Start with the product itself. Confirm that metal tone, gemstone color, silhouette, logo placement, clasp or setting details, and apparent scale are represented the way the listing requires. Then review the selling context: is the framing right for the page type, is the crop helping the customer see the piece, and does the selected style support the brand without distracting from the item. Those checks sound basic, but they are exactly where weak generic image workflows tend to drift.
After visual review, check the governance layer. Make sure the asset is published with its labeling intact, keep watermarking and provenance records in your normal approval path, and store the output with the same discipline you would apply to any commercial creative. Because RAWSHOT gives full rights, C2PA-ready provenance, and consistent UI-based generation settings, teams can turn that review into a repeatable QA checklist rather than a one-off judgment call for each launch.
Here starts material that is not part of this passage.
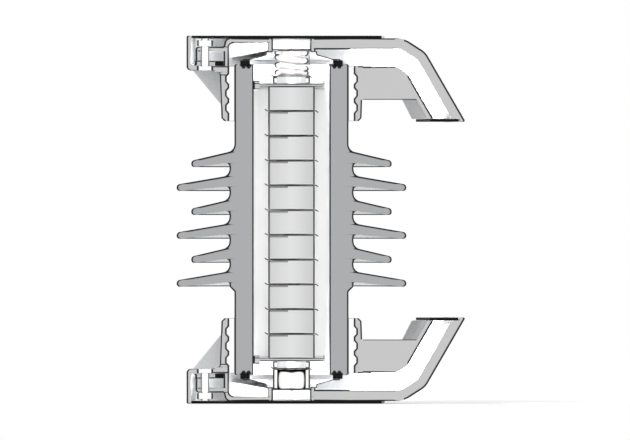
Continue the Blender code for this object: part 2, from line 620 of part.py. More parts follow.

How much does jewelry image generation cost, and what happens to unused tokens?
For still images, RAWSHOT runs at about $0.55 per image, and most generations complete in roughly 30–40 seconds. Tokens never expire, so teams do not have to burn budget against an arbitrary deadline just to protect prepaid value. That is especially useful for jewelry brands with uneven calendars, where a launch month may be busy and the next month is mostly refinement, retouch review, or assortment planning. You can buy capacity, use it when the business needs it, and keep the remaining balance for the next project.
The economics are also straightforward in the places that usually create frustration. Failed generations refund their tokens, the cancel button is on the pricing page, and there are no per-seat gates or core-feature walls hidden behind a sales process. Video and synthetic model generation use different pricing because they require more tokens, but for image work the still rate stays simple. That clarity helps small operators and large catalog teams forecast work without guessing what the invoice structure will become later.
Can RAWSHOT plug into Shopify-scale catalogs or internal merch pipelines through API?
Yes. RAWSHOT has a browser GUI for hands-on creative work and a REST API for catalog-scale production, so teams can start with direct visual control and then automate once the pattern is proven. For a jewelry brand, that means you can first establish approved combinations for category, framing, style, resolution, and model presentation in the interface. Once that setup is working, the same logic can be carried into a structured pipeline for larger assortments or nightly catalog jobs.
This matters because scale problems usually appear after creative approval, not before it. Teams need reproducible outputs, auditability, and a way to apply the same standards across many SKUs without rebuilding the process each time. RAWSHOT keeps those surfaces aligned: same engine, same output quality, same pricing logic, and signed provenance per image. Whether you publish through Shopify, a PIM, or a custom merch stack, the operational advantage is having one product path from test shot to production workflow.
Can one person in the browser handle launches, then hand off the same setup to a larger team?
Yes, and that is one of the main operational strengths of the product. A founder, buyer, or art lead can define the visual logic of a jewelry shoot inside the browser by locking decisions like framing, lens, crop, style, and output format. Those decisions are concrete enough that another operator does not need to reinterpret them from a loose creative note. The result is a more stable handoff between brand direction, merchandising, and production work, especially when a collection expands quickly.
As volume grows, the same setup can move from one-off browser use into REST-driven batches without switching to a separate enterprise-only system. That gives small teams and larger catalog organizations a shared operating language rather than two disconnected tools. Combined with per-image pricing, non-expiring tokens, refunded failed generations, and permanent worldwide rights, the workflow stays legible as responsibilities spread across the team. In practice, one person can define the standard and many people can execute it consistently.